第3図からは▲5六歩を考えていた。予定は△4四銀だったが、▲5五歩△同銀左▲同銀△同銀に▲6一角くらいで、後手は次の手が難しいと思っていた。そこに本譜▲6八金は不可解な手で、私はありがたく△8八角と打ったが、誘いの隙だったのだろうか。
明治氏は予定通り▲5六歩。そこで△4二金が自分らしい一手だった。▲5五歩で1歩損になるが△4三銀と引き締め、十分である。後手は△9九角成が約束されているので、ケンカはしないのである。

第4図以下の指し手。▲5七銀△9九角成▲5六飛△8九馬▲7八歩△7九馬▲5九金△6二金▲6九金寄△9七馬(第5図)

隣の藤原息子君の将棋は、息子君が5四に金駒を打つ。後手氏が4二に金駒を受ける。▲5三○△同○▲5四○△4二○▲5三○……。バシバシと駒を打つ音が連打され、千日手になった。
盤面。▲5六飛には△8九馬と寄り、▲7八歩と打たせた。そこでさらに△7九馬と寄る。後手は次の狙いがないが、▲5七銀の動きを牽制する意味である。明治氏は▲5九金と寄ったが、これは大きな利かしとなった。
△6二金は、後手は中央から角を切ってくる手に備えた手。たぶんマイナスにはならないと思った。

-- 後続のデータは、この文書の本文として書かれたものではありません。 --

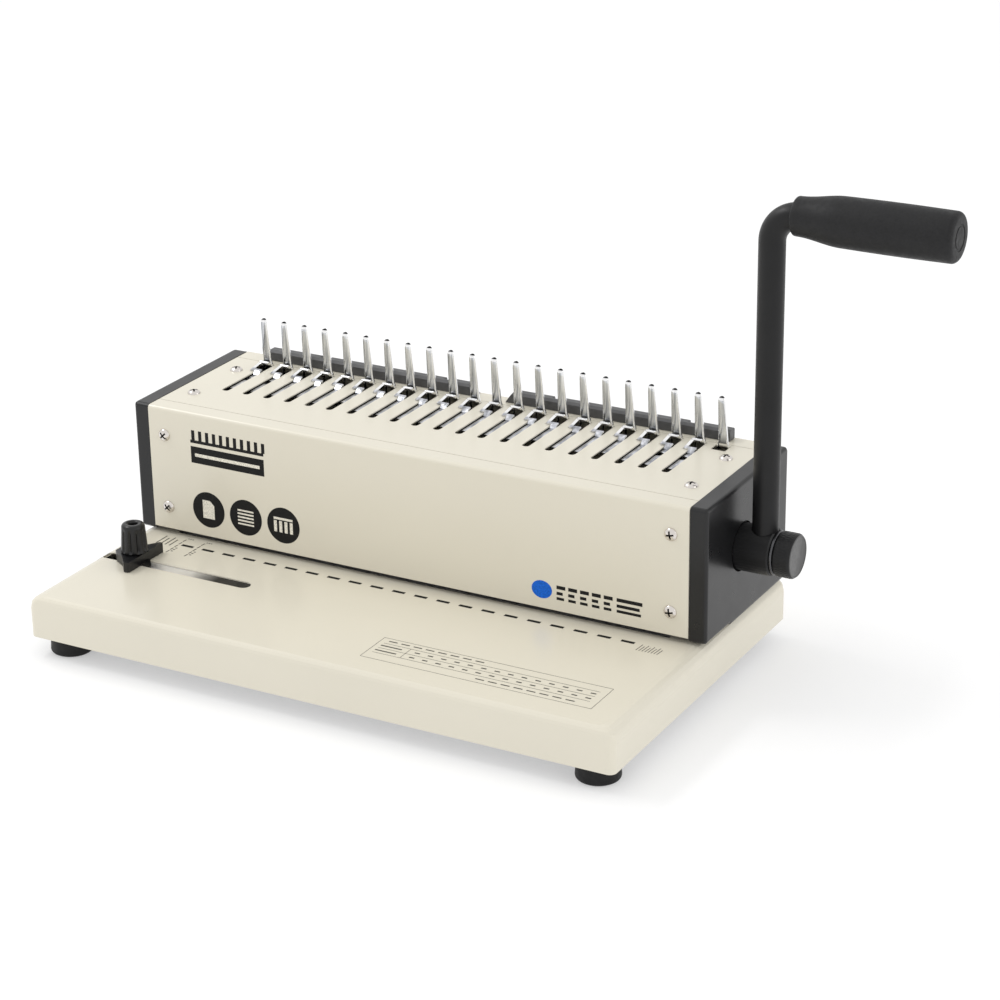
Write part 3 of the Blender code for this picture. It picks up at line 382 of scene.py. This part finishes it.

第5図以下の指し手。▲6六銀△8七馬▲7五角△8五歩▲5三角成△同金右▲5四銀△5二歩▲4三銀成△同金寄▲5四銀△5三歩▲6三銀不成△6一香▲6四歩(第6図)

▲6六銀はこれくらい。私も慌てる必要はないので、△8七馬と寄っておく。▲7五角には間接的な角切りの催促で、△8五歩。明治氏は我慢ならず▲5三角成と来たが、待ち受ける順だった。
だが▲4三銀成に△同金寄は、△同金上だったか。
再度の▲5四銀に△5三歩と突き上げたが、▲6三銀不成と、こちら側を破られた。でも△6一香で銀の足を止められたのは幸いだった。